Estava visivelmente nervoso, sua perna esquerda às vezes tremia. Antes de ir para aquele canto escuro, disse que o pecado fazia parte de sua vida há muito tempo e, provavelmente, continuaria depois do casamento. Desde a infância pedia a Deus inúmeras vezes para livrá-lo desses “espíritos malignos” — expressão falada por ele. Nathan acredita que isso um dia acontecerá. O jovem rapaz não queria se casar de maneira nenhuma, seu maior sonho é viver longe da família preconceituosa, ser independente e ter sua vida, mas tinha medo das possíveis consequências.  

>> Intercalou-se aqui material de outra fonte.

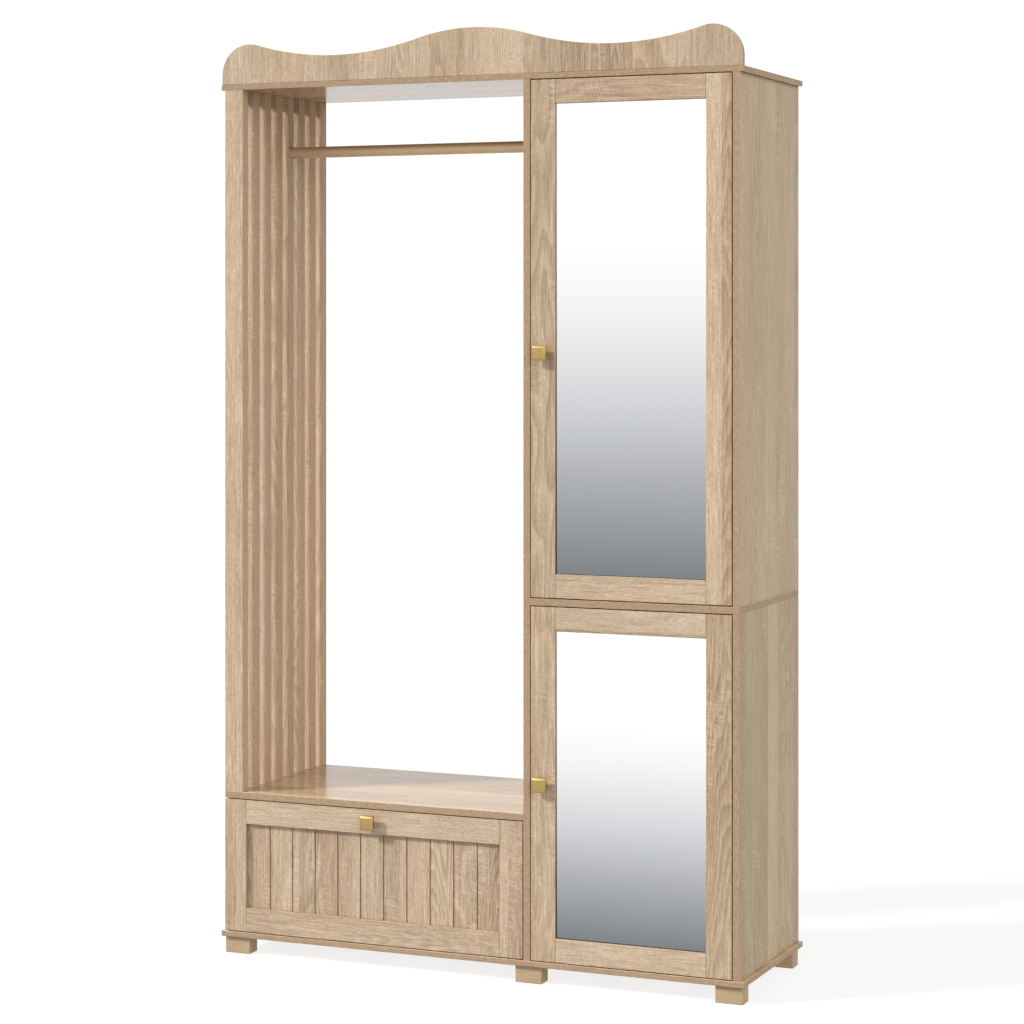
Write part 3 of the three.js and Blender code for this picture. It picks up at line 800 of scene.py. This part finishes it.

Quando a noite caiu, ele assim como outros homens foram para debaixo das escadas, o restante seguiu para espaços entres as paredes e colunas de sustentação da plataforma. Ali, na penumbra, foram se masturbar, alguns faziam sexo oral, outros mais corajosos seguiam para o fim da plataforma para manter relações sexuais, de fato. Geralmente, dois homens ficam responsáveis por serem os vigias da situação, quando alguém distraído ou um segurança se aproximam, eles fazem sinais para avisar os colegas. Tinham pouco mais de dez minutos entre a chegada de um trem e outro para finalizar os atos.

Depois que terminou de se masturbar, Nathan se sentou de novo no banco e esperou o tempo passar. Parecia refletir sobre o que tinha acabado de fazer. “Vou voltar para casa e cuidar da minha mãe”, disse cabisbaixo. Pegou o trem por volta das 21h15.